[Some records]
::::

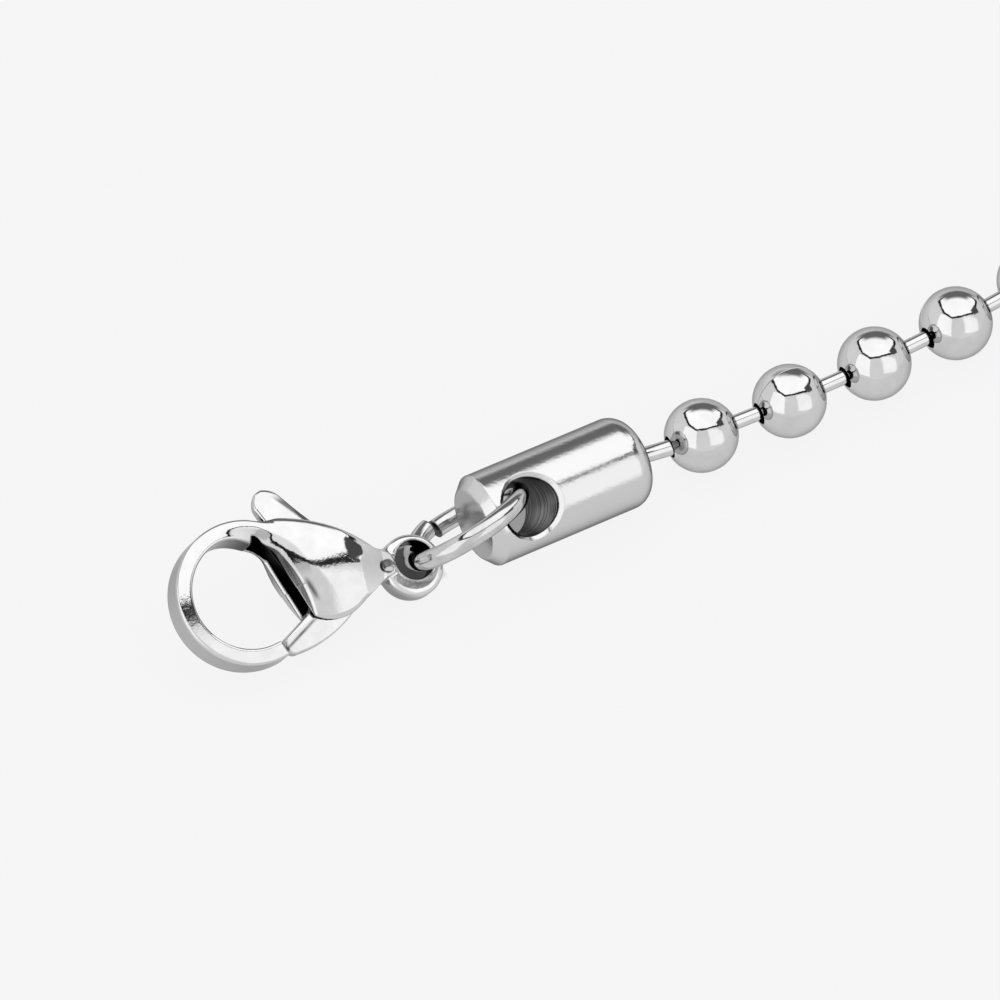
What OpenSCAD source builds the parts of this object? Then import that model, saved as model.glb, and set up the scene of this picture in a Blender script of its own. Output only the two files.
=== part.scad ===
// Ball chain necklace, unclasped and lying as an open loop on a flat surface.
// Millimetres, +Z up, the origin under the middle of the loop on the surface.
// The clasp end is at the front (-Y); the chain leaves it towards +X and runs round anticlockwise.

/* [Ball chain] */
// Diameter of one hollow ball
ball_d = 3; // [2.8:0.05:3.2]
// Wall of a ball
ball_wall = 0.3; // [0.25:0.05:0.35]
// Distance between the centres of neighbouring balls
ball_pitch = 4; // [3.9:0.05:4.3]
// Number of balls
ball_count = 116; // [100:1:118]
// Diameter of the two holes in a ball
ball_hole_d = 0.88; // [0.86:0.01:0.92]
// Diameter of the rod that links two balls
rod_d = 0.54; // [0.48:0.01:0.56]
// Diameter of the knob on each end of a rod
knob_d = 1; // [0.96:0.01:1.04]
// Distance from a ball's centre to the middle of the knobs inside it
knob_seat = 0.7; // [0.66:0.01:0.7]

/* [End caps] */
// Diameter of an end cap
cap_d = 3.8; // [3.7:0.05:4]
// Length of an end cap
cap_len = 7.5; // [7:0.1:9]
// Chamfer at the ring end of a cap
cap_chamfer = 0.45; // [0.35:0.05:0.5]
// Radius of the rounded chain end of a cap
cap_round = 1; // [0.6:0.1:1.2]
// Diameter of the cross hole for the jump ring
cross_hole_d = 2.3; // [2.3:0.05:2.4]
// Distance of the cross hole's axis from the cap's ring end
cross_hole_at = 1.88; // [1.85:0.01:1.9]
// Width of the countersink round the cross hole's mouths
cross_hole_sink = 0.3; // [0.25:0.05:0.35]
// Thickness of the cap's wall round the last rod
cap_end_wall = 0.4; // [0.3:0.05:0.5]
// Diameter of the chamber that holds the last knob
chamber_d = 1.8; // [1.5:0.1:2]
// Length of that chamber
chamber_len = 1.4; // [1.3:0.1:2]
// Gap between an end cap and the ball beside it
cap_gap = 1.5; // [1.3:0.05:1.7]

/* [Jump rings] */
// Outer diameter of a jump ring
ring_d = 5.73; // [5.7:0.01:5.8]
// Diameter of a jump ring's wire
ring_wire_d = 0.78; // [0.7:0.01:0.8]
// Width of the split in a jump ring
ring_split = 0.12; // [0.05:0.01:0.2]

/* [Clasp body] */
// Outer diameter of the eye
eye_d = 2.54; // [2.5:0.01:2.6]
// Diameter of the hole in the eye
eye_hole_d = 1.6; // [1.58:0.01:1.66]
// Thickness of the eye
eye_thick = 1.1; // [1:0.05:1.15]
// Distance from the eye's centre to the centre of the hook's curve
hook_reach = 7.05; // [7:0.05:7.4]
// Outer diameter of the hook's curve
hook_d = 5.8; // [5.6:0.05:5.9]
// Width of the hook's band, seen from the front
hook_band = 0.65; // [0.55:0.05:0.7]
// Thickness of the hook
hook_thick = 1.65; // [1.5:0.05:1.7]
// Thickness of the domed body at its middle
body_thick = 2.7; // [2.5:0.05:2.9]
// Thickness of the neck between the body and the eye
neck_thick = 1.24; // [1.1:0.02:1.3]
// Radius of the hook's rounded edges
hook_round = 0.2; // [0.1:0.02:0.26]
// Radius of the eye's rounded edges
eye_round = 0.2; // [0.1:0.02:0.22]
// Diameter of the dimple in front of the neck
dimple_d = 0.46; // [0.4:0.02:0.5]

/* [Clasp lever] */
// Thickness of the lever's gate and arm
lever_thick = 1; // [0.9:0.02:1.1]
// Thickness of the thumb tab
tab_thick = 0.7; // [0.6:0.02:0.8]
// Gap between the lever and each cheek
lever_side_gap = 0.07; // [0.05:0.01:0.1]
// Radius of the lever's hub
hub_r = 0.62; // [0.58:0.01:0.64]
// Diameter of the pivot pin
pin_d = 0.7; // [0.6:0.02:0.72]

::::

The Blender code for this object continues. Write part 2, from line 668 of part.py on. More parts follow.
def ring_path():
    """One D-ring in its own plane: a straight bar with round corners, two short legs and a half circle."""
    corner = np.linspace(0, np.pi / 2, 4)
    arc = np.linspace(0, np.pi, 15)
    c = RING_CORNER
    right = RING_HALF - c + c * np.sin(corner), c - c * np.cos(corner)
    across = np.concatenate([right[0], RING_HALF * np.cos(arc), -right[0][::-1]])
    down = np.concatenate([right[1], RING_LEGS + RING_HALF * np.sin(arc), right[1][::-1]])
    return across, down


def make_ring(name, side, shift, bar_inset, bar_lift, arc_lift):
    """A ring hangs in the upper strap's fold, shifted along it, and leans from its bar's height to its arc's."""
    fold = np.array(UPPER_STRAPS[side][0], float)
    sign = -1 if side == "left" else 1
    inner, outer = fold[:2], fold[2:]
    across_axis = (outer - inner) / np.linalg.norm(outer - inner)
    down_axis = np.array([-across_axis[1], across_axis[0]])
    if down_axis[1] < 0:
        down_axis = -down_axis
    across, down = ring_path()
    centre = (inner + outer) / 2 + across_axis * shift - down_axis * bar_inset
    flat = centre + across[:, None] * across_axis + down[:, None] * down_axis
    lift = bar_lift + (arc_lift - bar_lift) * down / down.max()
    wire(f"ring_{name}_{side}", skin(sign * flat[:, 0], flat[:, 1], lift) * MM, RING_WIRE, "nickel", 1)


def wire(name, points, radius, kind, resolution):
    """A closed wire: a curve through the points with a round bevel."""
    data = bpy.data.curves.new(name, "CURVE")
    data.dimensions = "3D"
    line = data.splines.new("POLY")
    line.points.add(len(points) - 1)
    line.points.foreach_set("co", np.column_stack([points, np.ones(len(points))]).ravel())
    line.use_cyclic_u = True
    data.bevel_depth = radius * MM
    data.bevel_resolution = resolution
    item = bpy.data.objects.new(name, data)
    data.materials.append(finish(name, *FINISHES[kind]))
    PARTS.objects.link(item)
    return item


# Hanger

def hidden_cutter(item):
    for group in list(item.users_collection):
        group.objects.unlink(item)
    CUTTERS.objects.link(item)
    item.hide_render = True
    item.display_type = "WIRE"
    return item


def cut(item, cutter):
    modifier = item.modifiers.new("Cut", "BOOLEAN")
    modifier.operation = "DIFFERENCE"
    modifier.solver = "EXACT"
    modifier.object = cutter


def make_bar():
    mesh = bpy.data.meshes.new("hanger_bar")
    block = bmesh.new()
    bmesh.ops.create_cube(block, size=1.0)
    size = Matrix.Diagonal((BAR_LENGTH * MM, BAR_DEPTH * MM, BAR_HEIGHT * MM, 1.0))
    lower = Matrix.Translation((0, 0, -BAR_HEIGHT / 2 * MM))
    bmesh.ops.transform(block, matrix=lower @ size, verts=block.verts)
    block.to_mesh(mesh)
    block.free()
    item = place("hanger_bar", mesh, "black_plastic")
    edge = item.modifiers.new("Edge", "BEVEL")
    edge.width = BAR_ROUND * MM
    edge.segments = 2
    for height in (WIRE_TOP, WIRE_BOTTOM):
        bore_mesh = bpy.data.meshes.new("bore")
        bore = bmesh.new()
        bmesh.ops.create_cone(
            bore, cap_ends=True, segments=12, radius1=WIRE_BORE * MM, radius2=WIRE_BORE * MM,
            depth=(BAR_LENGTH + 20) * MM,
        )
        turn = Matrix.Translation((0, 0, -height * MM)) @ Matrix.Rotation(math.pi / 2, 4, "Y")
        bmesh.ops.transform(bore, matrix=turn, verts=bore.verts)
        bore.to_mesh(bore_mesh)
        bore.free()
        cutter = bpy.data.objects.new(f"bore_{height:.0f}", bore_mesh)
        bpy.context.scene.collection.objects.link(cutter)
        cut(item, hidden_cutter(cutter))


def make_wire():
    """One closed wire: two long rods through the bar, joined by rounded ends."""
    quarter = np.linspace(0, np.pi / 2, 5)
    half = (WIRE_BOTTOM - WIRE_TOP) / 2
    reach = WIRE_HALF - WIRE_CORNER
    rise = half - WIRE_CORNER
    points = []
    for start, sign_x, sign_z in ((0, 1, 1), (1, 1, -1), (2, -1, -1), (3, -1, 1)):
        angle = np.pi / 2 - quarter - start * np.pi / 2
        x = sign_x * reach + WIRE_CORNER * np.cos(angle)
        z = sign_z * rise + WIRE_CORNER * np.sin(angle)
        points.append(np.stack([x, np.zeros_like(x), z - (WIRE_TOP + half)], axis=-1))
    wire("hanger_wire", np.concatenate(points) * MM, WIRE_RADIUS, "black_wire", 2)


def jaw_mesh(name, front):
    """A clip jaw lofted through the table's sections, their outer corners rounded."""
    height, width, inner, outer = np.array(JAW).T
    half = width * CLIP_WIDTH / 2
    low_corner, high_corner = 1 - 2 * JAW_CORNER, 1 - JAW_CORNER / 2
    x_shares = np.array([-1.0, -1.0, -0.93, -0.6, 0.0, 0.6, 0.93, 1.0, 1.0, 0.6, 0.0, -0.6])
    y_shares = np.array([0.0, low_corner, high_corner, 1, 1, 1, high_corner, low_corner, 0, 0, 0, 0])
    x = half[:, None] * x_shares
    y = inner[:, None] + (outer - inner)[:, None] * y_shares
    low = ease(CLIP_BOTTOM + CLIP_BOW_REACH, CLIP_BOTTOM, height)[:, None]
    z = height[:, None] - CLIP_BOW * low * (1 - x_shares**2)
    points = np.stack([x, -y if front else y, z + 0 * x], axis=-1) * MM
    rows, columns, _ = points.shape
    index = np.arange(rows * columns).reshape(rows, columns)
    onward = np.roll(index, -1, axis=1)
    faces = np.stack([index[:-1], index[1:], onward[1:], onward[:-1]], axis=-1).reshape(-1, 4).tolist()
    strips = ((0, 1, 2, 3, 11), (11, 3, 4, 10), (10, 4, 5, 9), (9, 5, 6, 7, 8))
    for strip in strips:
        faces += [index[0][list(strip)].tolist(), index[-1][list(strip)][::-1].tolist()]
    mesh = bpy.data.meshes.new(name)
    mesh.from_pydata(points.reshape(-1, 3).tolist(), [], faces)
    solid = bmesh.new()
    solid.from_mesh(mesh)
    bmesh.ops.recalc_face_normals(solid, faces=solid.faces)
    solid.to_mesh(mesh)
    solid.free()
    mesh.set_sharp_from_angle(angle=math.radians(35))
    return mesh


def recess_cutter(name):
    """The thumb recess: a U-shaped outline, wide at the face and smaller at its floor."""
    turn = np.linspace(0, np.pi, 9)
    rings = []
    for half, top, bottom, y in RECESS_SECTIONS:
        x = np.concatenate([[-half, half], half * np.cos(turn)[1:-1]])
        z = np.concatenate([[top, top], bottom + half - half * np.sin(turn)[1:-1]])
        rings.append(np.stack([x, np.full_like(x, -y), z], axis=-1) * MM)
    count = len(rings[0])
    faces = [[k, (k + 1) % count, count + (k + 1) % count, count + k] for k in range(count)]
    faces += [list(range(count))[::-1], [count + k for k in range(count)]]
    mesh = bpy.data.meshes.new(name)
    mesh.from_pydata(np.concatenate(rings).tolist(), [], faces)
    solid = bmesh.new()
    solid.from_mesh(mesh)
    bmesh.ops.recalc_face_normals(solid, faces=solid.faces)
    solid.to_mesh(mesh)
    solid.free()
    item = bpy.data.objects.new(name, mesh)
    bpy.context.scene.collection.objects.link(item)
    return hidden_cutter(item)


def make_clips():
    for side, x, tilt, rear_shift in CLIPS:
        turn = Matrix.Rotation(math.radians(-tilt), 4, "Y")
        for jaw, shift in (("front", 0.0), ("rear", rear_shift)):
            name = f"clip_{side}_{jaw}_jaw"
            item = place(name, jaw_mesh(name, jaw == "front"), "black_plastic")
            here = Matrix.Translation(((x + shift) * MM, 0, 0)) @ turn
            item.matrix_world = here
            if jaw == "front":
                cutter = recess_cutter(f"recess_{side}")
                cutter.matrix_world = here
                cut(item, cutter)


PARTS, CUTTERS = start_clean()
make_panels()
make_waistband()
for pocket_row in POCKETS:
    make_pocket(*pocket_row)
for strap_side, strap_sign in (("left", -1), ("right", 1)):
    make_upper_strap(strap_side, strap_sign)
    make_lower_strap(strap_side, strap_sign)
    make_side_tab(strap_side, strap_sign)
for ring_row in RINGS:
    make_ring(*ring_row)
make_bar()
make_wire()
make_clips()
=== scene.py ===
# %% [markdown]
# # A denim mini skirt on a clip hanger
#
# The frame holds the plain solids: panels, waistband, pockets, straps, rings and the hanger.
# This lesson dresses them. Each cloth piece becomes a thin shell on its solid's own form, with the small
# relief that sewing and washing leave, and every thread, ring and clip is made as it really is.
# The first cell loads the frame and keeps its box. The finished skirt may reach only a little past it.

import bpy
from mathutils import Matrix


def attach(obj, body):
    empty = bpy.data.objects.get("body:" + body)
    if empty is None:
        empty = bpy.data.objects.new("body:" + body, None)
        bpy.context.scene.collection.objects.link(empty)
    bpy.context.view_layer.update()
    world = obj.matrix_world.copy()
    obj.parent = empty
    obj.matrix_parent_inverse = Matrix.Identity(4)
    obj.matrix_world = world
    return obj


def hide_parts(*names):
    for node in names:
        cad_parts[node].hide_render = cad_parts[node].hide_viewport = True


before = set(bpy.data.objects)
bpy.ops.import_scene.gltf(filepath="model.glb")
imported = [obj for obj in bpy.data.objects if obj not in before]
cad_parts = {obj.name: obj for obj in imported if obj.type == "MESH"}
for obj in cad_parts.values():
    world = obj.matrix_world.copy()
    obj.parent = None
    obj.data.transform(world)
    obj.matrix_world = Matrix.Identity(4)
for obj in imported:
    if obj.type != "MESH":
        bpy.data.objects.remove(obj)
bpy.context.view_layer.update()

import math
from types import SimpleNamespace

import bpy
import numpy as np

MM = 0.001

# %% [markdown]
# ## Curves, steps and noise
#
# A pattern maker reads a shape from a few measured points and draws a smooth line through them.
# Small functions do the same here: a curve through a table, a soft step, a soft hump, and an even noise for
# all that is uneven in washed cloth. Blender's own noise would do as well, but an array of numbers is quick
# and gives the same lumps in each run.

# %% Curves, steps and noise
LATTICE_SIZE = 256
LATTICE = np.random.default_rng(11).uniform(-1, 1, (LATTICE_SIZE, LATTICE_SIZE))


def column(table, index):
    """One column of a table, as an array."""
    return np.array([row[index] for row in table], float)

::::

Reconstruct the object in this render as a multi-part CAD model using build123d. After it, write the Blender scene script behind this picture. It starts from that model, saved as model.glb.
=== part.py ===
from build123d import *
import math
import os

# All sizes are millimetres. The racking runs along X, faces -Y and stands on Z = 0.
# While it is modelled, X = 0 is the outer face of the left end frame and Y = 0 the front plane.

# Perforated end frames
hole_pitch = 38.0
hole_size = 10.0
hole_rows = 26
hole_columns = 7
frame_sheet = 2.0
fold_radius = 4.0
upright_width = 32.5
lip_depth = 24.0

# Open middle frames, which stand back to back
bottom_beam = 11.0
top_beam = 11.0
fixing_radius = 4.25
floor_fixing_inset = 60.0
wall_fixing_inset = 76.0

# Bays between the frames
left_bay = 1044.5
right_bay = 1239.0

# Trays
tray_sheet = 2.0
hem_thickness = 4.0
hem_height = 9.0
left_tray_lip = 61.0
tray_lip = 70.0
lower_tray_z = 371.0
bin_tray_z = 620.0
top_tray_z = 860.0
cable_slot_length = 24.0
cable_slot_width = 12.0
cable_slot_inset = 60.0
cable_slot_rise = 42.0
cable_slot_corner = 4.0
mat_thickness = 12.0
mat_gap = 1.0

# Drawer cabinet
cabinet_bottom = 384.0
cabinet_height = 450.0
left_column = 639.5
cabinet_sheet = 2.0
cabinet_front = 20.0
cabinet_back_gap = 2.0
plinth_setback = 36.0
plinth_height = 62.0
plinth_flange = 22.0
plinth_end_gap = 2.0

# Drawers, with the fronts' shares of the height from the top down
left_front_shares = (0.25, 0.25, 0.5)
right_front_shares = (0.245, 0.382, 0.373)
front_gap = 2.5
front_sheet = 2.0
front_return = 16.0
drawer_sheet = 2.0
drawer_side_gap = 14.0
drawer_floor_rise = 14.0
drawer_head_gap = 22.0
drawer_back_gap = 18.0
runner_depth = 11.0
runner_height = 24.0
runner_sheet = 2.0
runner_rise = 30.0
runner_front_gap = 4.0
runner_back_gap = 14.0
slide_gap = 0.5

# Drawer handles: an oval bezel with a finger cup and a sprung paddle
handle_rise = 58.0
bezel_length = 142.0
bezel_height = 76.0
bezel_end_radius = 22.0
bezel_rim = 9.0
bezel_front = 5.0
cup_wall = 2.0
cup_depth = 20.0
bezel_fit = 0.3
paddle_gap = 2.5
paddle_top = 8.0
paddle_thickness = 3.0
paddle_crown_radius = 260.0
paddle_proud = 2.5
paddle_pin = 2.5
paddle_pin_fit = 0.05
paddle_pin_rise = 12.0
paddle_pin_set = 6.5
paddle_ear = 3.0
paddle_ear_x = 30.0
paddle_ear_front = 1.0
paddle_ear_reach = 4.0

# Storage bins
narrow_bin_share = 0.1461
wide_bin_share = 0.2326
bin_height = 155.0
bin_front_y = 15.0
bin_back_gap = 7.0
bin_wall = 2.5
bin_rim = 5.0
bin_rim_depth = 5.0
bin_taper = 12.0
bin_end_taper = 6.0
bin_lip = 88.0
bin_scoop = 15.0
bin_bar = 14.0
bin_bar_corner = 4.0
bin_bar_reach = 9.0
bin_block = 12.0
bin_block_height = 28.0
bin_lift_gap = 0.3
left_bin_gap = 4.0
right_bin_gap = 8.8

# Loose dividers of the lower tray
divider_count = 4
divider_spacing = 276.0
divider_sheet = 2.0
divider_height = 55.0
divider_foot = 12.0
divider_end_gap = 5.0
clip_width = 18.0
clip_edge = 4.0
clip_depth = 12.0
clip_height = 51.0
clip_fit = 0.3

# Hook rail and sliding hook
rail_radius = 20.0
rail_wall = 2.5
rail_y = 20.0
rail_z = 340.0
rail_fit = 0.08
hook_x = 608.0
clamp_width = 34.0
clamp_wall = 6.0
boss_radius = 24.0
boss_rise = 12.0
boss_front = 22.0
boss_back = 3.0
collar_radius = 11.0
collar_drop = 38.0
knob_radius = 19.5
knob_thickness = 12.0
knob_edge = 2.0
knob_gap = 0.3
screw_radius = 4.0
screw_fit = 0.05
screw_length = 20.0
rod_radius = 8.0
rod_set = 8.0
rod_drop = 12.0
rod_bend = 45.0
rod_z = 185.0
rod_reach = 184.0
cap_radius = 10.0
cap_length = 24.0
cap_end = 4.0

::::

▸ Exercise brief
Give the exact lines, and only those, from the line containing "PARTS, CUTTERS = start_clean()" through the line containing "obj.parent = empty" in the entries above.

▸ Answer to the problem
PARTS, CUTTERS = start_clean()
make_panels()
make_waistband()
for pocket_row in POCKETS:
    make_pocket(*pocket_row)
for strap_side, strap_sign in (("left", -1), ("right", 1)):
    make_upper_strap(strap_side, strap_sign)
    make_lower_strap(strap_side, strap_sign)
    make_side_tab(strap_side, strap_sign)
for ring_row in RINGS:
    make_ring(*ring_row)
make_bar()
make_wire()
make_clips()
=== scene.py ===
# %% [markdown]
# # A denim mini skirt on a clip hanger
#
# The frame holds the plain solids: panels, waistband, pockets, straps, rings and the hanger.
# This lesson dresses them. Each cloth piece becomes a thin shell on its solid's own form, with the small
# relief that sewing and washing leave, and every thread, ring and clip is made as it really is.
# The first cell loads the frame and keeps its box. The finished skirt may reach only a little past it.

import bpy
from mathutils import Matrix


def attach(obj, body):
    empty = bpy.data.objects.get("body:" + body)
    if empty is None:
        empty = bpy.data.objects.new("body:" + body, None)
        bpy.context.scene.collection.objects.link(empty)
    bpy.context.view_layer.update()
    world = obj.matrix_world.copy()
    obj.parent = empty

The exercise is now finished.